Song Meaning
The lyrics open with a stark image of waking up "feeling empty," immediately setting a tone of profound mental fatigue. The speaker attempts to purge "the shit that's in my brain" in the shower, a visceral image of trying to wash away intrusive thoughts. This establishes a raw, confessional intimacy from the first line.
This internal struggle quickly spills into external frustrations, like missing the train and the disappointment of mistaking "someone else's face" for a longed-for "you." This brief, almost hallucinatory moment highlights a deeper sense of isolation and yearning, suggesting that even in the mundane, the speaker is searching for connection, only to be met with absence. The repeated "feelin empty" underscores a pervasive, inescapable void.
The lyrics then zero in on the relentless nature of the speaker's mind. Thoughts "play On repeat," becoming "obvious" not through insight, but through sheer, exhausting repetition. The line "by the time they fall out of my mouth I've told myself a hundred thousand times" powerfully illustrates the chasm between internal processing and external expression, revealing the immense mental labor involved in simply articulating what's already been endlessly rehashed.

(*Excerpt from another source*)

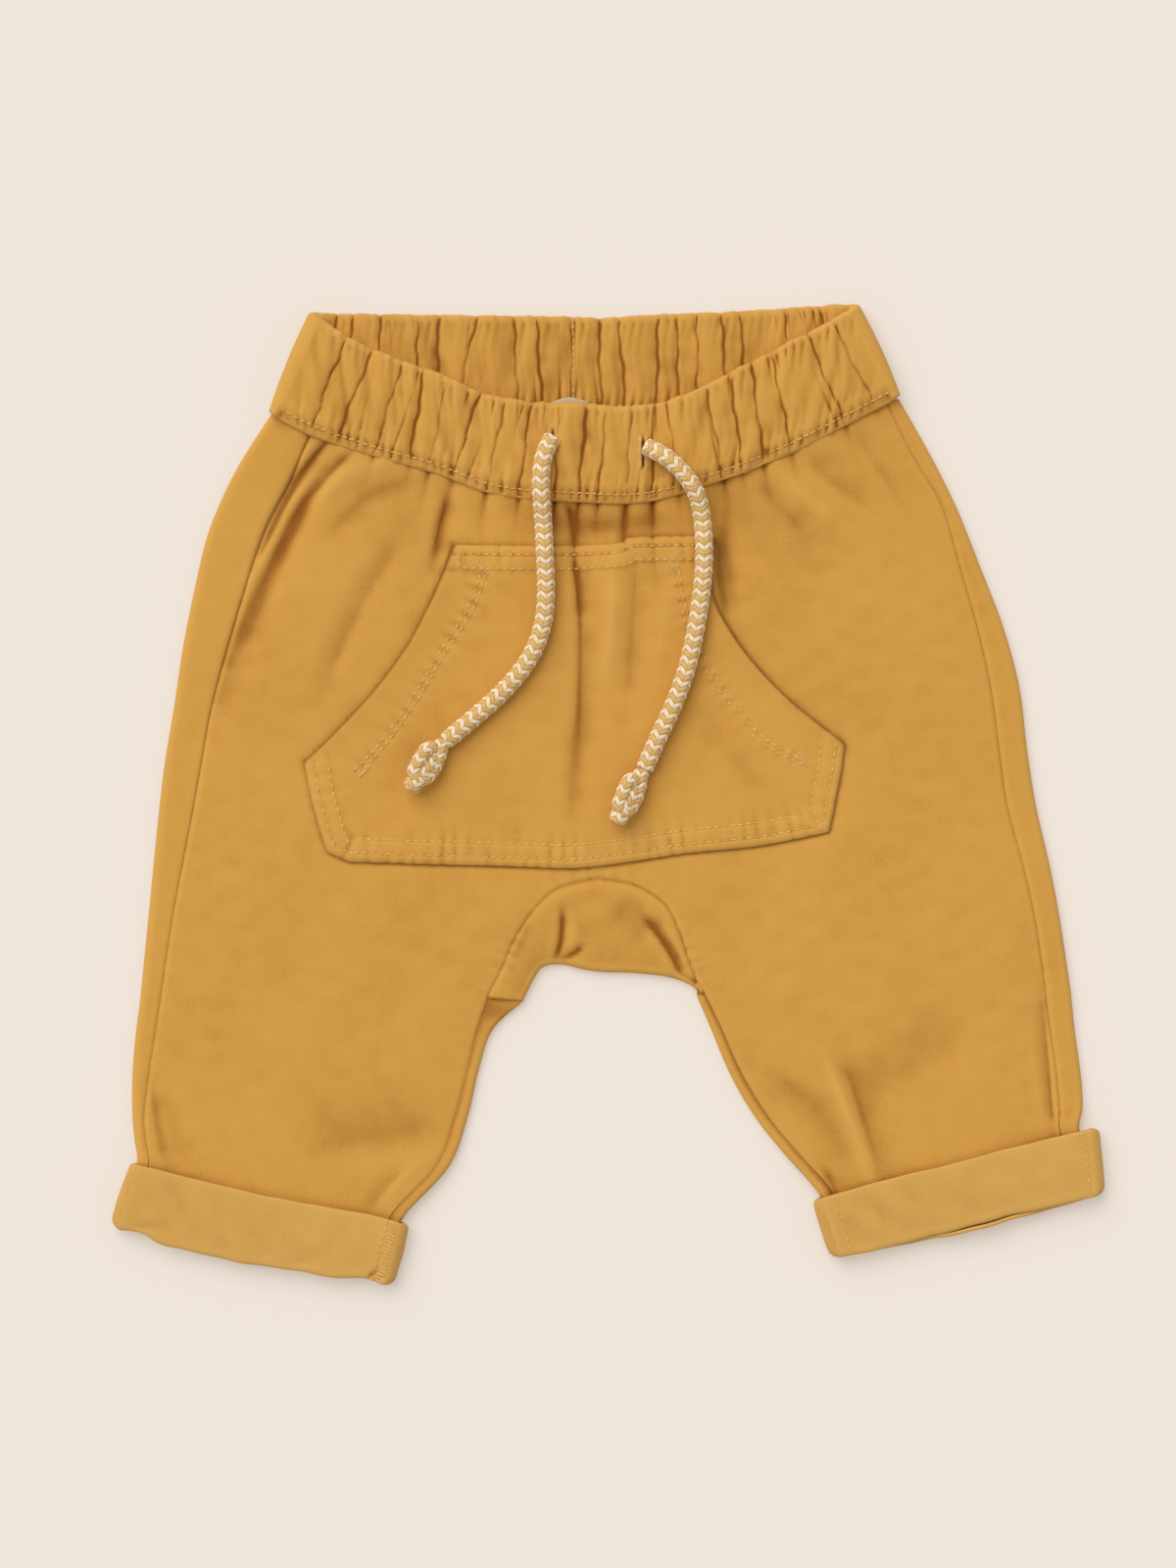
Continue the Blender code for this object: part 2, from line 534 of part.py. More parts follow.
def build_gusset(material):
    """The crotch piece: from its seam with the front, over the fold, and back along the surface."""
    arc_steps = ROW_STEPS[(ROW_STEPS >= APEX_ROW) & (ROW_STEPS <= CROTCH_ROW)]
    left = body_sections(LEFT_BODY, arc_steps)[::-1, 4:6]
    right = body_sections(RIGHT_BODY, arc_steps)[1:, 4:6]
    seam = np.concatenate([left, right])
    fold = curve_at(GUSSET_FOLD, np.linspace(0, 1, len(seam)))
    for edge in (seam, fold):
        for end, following in ((0, 1), (-1, -2)):
            along = edge[following] - edge[end]
            edge[end] = edge[end] + along * (GUSSET_END_GAP / np.linalg.norm(along))
    grid = []
    for seam_point, fold_point in zip(seam, fold):
        length = np.linalg.norm(seam_point - fold_point)
        across = (seam_point - fold_point) / length
        reach = min(GUSSET_ROLL, 0.3 * length)
        outer = fold_point + across * 0.5 * CLOTH
        shoulder = outer + across * reach
        end = seam_point - across * PANEL_GAP
        line = []
        for s in np.linspace(0, 1, 5, endpoint=False):
            plan = end + s * (shoulder - end)
            line.append((plan[0], plan[1], float(upper_z(plan[0], plan[1]))))
        top = float(upper_z(shoulder[0], shoulder[1]))
        line += roll(outer, across, top, BACK_Z, reach)
        for s in np.linspace(0, 1, 4)[1:]:
            plan = shoulder + s * (end - shoulder)
            line.append((plan[0], plan[1], BACK_Z))
        grid.append(line)
    return grid_object("gusset", np.array(grid)[::-1], material)


def gather_stations(gathers, low, top):
    """Where the band's sections meet its top and lower edges: at each trough, at its two shoulders and at the
    middle of the swell that follows. Sections that would crowd each other are left out."""
    wanted = []
    for i, (top_x, low_x, width, _, _) in enumerate(gathers):
        for offset in (-0.9 * width, 0.0, 0.9 * width):
            wanted.append((top_x + offset, low_x + offset))
        if i + 1 < len(gathers):
            following = gathers[i + 1]
            wanted.append((0.5 * (top_x + following[0]), 0.5 * (low_x + following[1])))
    wanted.sort()
    right = (top[-1][0], low[-1][0])
    stations = [(top[0][0], low[0][0])]
    for station in wanted:
        past_last = min(station[0] - stations[-1][0], station[1] - stations[-1][1])
        before_end = min(right[0] - station[0], right[1] - station[1])
        if min(past_last, before_end) > LEAST_STEP:
            stations.append(station)
    return stations + [right]


def gather_height(gathers, top_x, low_x, up):
    """Height of the band's cloth over its wall: a swell between the troughs, and a dip at each."""
    swell = 1.0
    x = low_x + up * (top_x - low_x)
    for g_top, g_low, width, top_depth, low_depth in gathers:
        line = g_low + up * (g_top - g_low)
        depth = low_depth + up * (top_depth - low_depth)
        swell = swell - depth * math.exp(-(((x - line) / width) ** 2))
    return max(swell, -0.5) * GATHER_SWELL


# The band's section: how far up each point is, and how full the wall is there.
BAND_ROWS = (0.0, 0.08, 0.5, 0.92, 1.0)
BAND_FULLNESS = (0.45, 1.0, 1.0, 1.0, 0.4)
BAND_EDGE_WALL = 0.45


def band_section(low, top, z, normal, swell_side, swell_at):
    """A closed section across the band. normal points from its inner face to its outer one. The face that
    shows from above swells between the gathers: the outer one at the front (1), the inner one at the back (-1),
    and neither at the turns (0)."""
    outer = []
    inner = []
    for up, fullness in zip(BAND_ROWS, BAND_FULLNESS):
        plan = low + up * (top - low)
        middle = np.array((plan[0], plan[1], z))
        swell = swell_at(up) * fullness
        half = 0.5 * BAND_WALL * (BAND_EDGE_WALL + (1 - BAND_EDGE_WALL) * fullness)
        outer_reach = half + swell if swell_side > 0 else half
        inner_reach = half + swell if swell_side < 0 else half
        if swell_side < 0:
            outer_reach = 0.5 * BAND_WALL
        outer.append(middle + normal * outer_reach)
        inner.append(middle - normal * inner_reach)
    return outer + inner[::-1]


def band_strip(gathers, low_curve, top_curve, z, normal, swell_side):
    """Sections along the band's front or back, left to right, one at each of its gathers' stations."""
    sections = []
    for top_x, low_x in gather_stations(gathers, low_curve, top_curve):
        low = np.array((low_x, float(y_on(low_curve, low_x))))
        top = np.array((top_x, float(y_on(top_curve, top_x))))

        def swell_at(up, top_x=top_x, low_x=low_x):
            return gather_height(gathers, top_x, low_x, up)

        sections.append(band_section(low, top, z, normal, swell_side, swell_at))
    return sections


def band_turn(side, lows, tops):
    """Sections round one side of the band: side 1 turns down at the right, side -1 turns up at the left."""
    radius = 0.5 * (BAND_FRONT_Z - BAND_BACK_Z)
    centre_z = 0.5 * (BAND_FRONT_Z + BAND_BACK_Z)
    sections = []
    for angle in (30, 60, 90, 120, 150):
        turn = math.radians(angle)
        share = angle / 180
        low = (1 - share) * np.array(lows[0]) + share * np.array(lows[1])
        top = (1 - share) * np.array(tops[0]) + share * np.array(tops[1])
        across = top - low
        outward = side * np.array((across[1], -across[0])) / np.linalg.norm(across)
        rise = side * math.cos(turn)
        normal = np.array((outward[0] * math.sin(turn), outward[1] * math.sin(turn), rise))
        shift = outward * radius * math.sin(turn)
        section = band_section(low + shift, top + shift, centre_z + radius * rise, normal, 0, lambda up: 0.0)
        sections.append(section)
    return sections


def build_waistband(material):
    """The gathered casing: its front over its back, and a turn at each side."""
    up = np.array((0.0, 0.0, 1.0))
    front = band_strip(FRONT_GATHERS, FRONT_SEAM, FRONT_TOP, BAND_FRONT_Z, up, 1)
    back = band_strip(BACK_GATHERS, BACK_SEAM, BACK_TOP, BAND_BACK_Z, -up, -1)
    right = band_turn(1, (FRONT_SEAM[-1], BACK_SEAM[-1]), (FRONT_TOP[-1], BACK_TOP[-1]))
    left = band_turn(-1, (BACK_SEAM[0], FRONT_SEAM[0]), (BACK_TOP[0], FRONT_TOP[0]))
    return ring_object("waistband", np.array(front + right + back[::-1] + left), material)


def build_pocket(material):
    """The patch pocket, made from the front's points and moved out by the walls and the seam's gap."""
    u = np.linspace(0, 1, POCKET_COLUMNS)
    v = np.linspace(0, 1, POCKET_ROWS)
    left = curve_at(POCKET_LEFT, v)
    right = curve_at(POCKET_RIGHT, v)
    top = even_curve(POCKET_TOP, POCKET_COLUMNS)
    bottom = even_curve(POCKET_BOTTOM, POCKET_COLUMNS)
    grid = np.zeros((POCKET_ROWS, POCKET_COLUMNS, 3))
    for i in range(POCKET_ROWS):
        straight = left[i] + u[:, None] * (right[i] - left[i])
        top_bulge = top - (left[0] + u[:, None] * (right[0] - left[0]))
        bottom_bulge = bottom - (left[-1] + u[:, None] * (right[-1] - left[-1]))
        plan = straight + (1 - v[i]) * top_bulge + v[i] * bottom_bulge
        grid[i, :, :2] = plan
        grid[i, :, 2] = upper_z(plan[:, 0], plan[:, 1]) + POCKET_LIFT
    return grid_object("pocket", grid, material)


def cuff_section(low, top, z, normal):
    """The turn-up's section: a wall, and the foot at the fold that reaches in under the leg's end. Each point
    is given by its depth from the outer face and its height up from the fold."""
    height = top - low
    length = np.linalg.norm(height)
    rise = height / length
    points = ((0.0, length), (0.0, 0.5 * length), (0.0, 0.9), (0.5, 0.15), (1.2, 0.0),
              (CUFF_FOOT - 0.5, 0.0), (CUFF_FOOT, 0.5), (CUFF_FOOT, CUFF_FOOT_RISE),
              (CUFF_WALL, CUFF_FOOT_RISE), (CUFF_WALL, 0.5 * length), (CUFF_WALL, length))
    section = []
    for depth, up in points:
        plan = low + rise * up
        section.append(np.array((plan[0], plan[1], z)) - normal * depth)
    return section


def build_cuff(name, low_curve, top_curve, material):
    """A turned-up leg end: a flat tube round the leg, with its outer face as its driving surface."""
    lows = even_curve(low_curve, CUFF_COLUMNS)
    tops = even_curve(top_curve, CUFF_COLUMNS)
    radius = 0.5 * CUFF_HEIGHT_Z
    up = np.array((0.0, 0.0, 1.0))
    sections = [cuff_section(low, top, CUFF_HEIGHT_Z, up) for low, top in zip(lows, tops)]
    turns = []
    for side, index in ((1, -1), (-1, 0)):
        across = tops[index] - lows[index]
        outward = side * np.array((across[1], -across[0])) / np.linalg.norm(across)
        steps = []
        for angle in (22.5, 45, 67.5, 90, 112.5, 135, 157.5):
            turn = math.radians(angle)
            height = math.cos(turn) * side
            normal = np.array((outward[0] * math.sin(turn), outward[1] * math.sin(turn), height))
            shift = outward * radius * math.sin(turn)
            low = lows[index] + shift
            top = tops[index] + shift
            steps.append(cuff_section(low, top, radius + radius * height, normal))
        turns.append(steps)
    backs = [cuff_section(low, top, 0.0, -up) for low, top in zip(lows[::-1], tops[::-1])]
    return ring_object(name, np.array(sections + turns[0] + backs + turns[1]), material)


def surface_top(x, y):
    """Height of what a cord lies on: the front, the pocket, or the band, smoothed at their steps."""
    front = float(upper_z(x, y)) + 0.5 * CLOTH
    band = BAND_FRONT_Z + 0.5 * BAND_WALL + GATHER_SWELL
    band_y = float(y_on(FRONT_SEAM, x)) - BAND_STEP_REACH
    over_band = 1 / (1 + math.exp((band_y - y) / BAND_STEP_WIDTH))
    over_pocket = 1 / (1 + math.exp((y - POCKET_STEP_Y) / POCKET_STEP_WIDTH))
    rest = front + over_pocket * POCKET_LIFT
    return rest + over_band * (band - rest)


def build_cord(name, route, material):
    """A tube over the front, from just above the buttonhole to the knot."""
    points = even_curve(route, CORD_POINTS)
    curve = bpy.data.curves.new(name, "CURVE")
    curve.dimensions = "3D"
    curve.bevel_depth = 0.5 * CORD_DIAMETER * MM
    curve.bevel_resolution = 2
    curve.use_fill_caps = True
    spline = curve.splines.new("POLY")
    spline.points.add(len(points) - 1)
    for point, (x, y) in zip(spline.points, points):
        z = surface_top(x, y) + CORD_CLEARANCE + 0.5 * CORD_DIAMETER
        point.co = (x * MM, y * MM, z * MM, 1.0)
    curve.materials.append(material)
    obj = bpy.data.objects.new(name, curve)
    TROUSERS.objects.link(obj)
    return obj


def build_knot(name, ends, material):
    """An overhand knot, drawn tight: a blunt body with two shallow waists where the cord crosses itself."""
    start, end = np.array(ends[0]), np.array(ends[1])
    along = end - start
    half_length = 0.5 * np.linalg.norm(along)
    heading = along / np.linalg.norm(along)
    sideways = np.array((-heading[1], heading[0]))
    centre = 0.5 * (start + end)
    base = surface_top(centre[0], centre[1]) + CORD_CLEARANCE + 0.5 * KNOT_HEIGHT
    shape = bmesh.new()
    bmesh.ops.create_uvsphere(shape, u_segments=14, v_segments=11, radius=1.0)
    for vert in shape.verts:
        run, side, rise = vert.co.z, vert.co.x, vert.co.y
        girth = math.hypot(side, rise)
        if girth > 0.01:
            blunt = girth ** (KNOT_BLUNTNESS - 1)
            waist = 1 - KNOT_WAIST * math.cos(KNOT_TURNS * run) ** 2
            side *= blunt * waist
            rise *= blunt * waist
        plan = centre + heading * run * half_length + sideways * side * 0.5 * KNOT_WIDTH
        vert.co = (plan[0] * MM, plan[1] * MM, (base + rise * 0.5 * KNOT_HEIGHT) * MM)
    mesh = bpy.data.meshes.new(name)
    shape.to_mesh(mesh)
    shape.free()
    return add_object(name, mesh, material)


def build_label(material):
    """A small blank tab that lies on the inner face of the band's back, at the centre-back seam."""
    base = BAND_BACK_Z + 0.5 * BAND_WALL + GATHER_SWELL + SEAM_GAP
    bpy.ops.mesh.primitive_cube_add(size=1.0)
    label = bpy.context.active_object
    label.name = "label"
    label.data.name = "label"
    for vert in label.data.vertices:
        x, y, z = vert.co
        vert.co = (x * LABEL_SIZE[0] * MM, y * LABEL_SIZE[1] * MM, (z + 0.5) * LABEL_THICK * MM)
    label.location = (LABEL_CENTRE[0] * MM, LABEL_CENTRE[1] * MM, base * MM)
    label.data.materials.append(material)
    for collection in list(label.users_collection):
        collection.objects.unlink(label)
    TROUSERS.objects.link(label)
    return label


def main():
    cloth = finish("mustard_cloth", MUSTARD, 0.85)
    reverse = finish("mustard_cloth_reverse", MUSTARD_REVERSE, 0.9)
    cord = finish("braided_cord", CORD_CREAM, 0.8)
    tab = finish("label_tape", LABEL_GREY, 0.8)
    build_front(cloth)
    build_back("back_left", LEFT_BODY, -1, cloth)
    build_back("back_right", RIGHT_BODY, 1, cloth)
    build_gusset(cloth)
    build_waistband(cloth)
    build_pocket(cloth)
    build_cuff("cuff_left", CUFF_LEFT_LOW, CUFF_LEFT_TOP, reverse)
    build_cuff("cuff_right", CUFF_RIGHT_LOW, CUFF_RIGHT_TOP, reverse)
    build_label(tab)
    build_cord("drawcord_left", LEFT_CORD, cord)
    build_cord("drawcord_right", RIGHT_CORD, cord)
    build_knot("knot_left", LEFT_KNOT, cord)
    build_knot("knot_right", RIGHT_KNOT, cord)


clear_scene()
TROUSERS = bpy.data.collections.new("baby_trousers")
bpy.context.scene.collection.children.link(TROUSERS)
main()
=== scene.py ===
"""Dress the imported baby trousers: creased cloth panels, gathers, stitching, braided cords and a studio.

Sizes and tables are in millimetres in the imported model's frame: +X to the right, +Y towards the waist and
z = 0 on the surface that the garment lies on. Meshes are made in metres.
"""

from __future__ import annotations

import logging
import math
from dataclasses import dataclass, field
from enum import Enum
from typing import ClassVar

import bpy
import numpy as np
from bpy.types import Material, Mesh, Node, NodeSocket, NodeTree, Object
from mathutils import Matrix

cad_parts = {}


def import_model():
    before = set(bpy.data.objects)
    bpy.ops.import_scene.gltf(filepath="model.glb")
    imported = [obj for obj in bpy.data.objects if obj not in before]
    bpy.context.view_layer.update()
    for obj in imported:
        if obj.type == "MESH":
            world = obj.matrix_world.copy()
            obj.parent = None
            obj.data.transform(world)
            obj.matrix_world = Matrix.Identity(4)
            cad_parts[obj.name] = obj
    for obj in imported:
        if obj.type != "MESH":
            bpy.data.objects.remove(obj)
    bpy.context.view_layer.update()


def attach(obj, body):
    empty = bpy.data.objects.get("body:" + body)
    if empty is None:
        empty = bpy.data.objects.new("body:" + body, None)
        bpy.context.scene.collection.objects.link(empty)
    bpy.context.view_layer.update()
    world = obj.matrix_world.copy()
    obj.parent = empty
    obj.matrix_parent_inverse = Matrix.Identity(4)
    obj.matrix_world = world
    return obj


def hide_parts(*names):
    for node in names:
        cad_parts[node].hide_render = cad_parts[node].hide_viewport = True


LOG = logging.getLogger("baby_trousers")
Array = np.ndarray
Rows = tuple[tuple[float, ...], ...]

MM = 0.001
ROOT = "root"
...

This internal weight culminates in the refrain "It's getting heavy heavy," a blunt articulation of the crushing burden. The contrast between this internal state and "Telling everybody that I'm fine" exposes the exhausting performance of normalcy. The final, gut-punching question about wanting to die is a raw, unfiltered moment of vulnerability, directly linking the feeling of "heavy heavy" to an existential crisis, making the listener confront the true depth of the speaker's despair.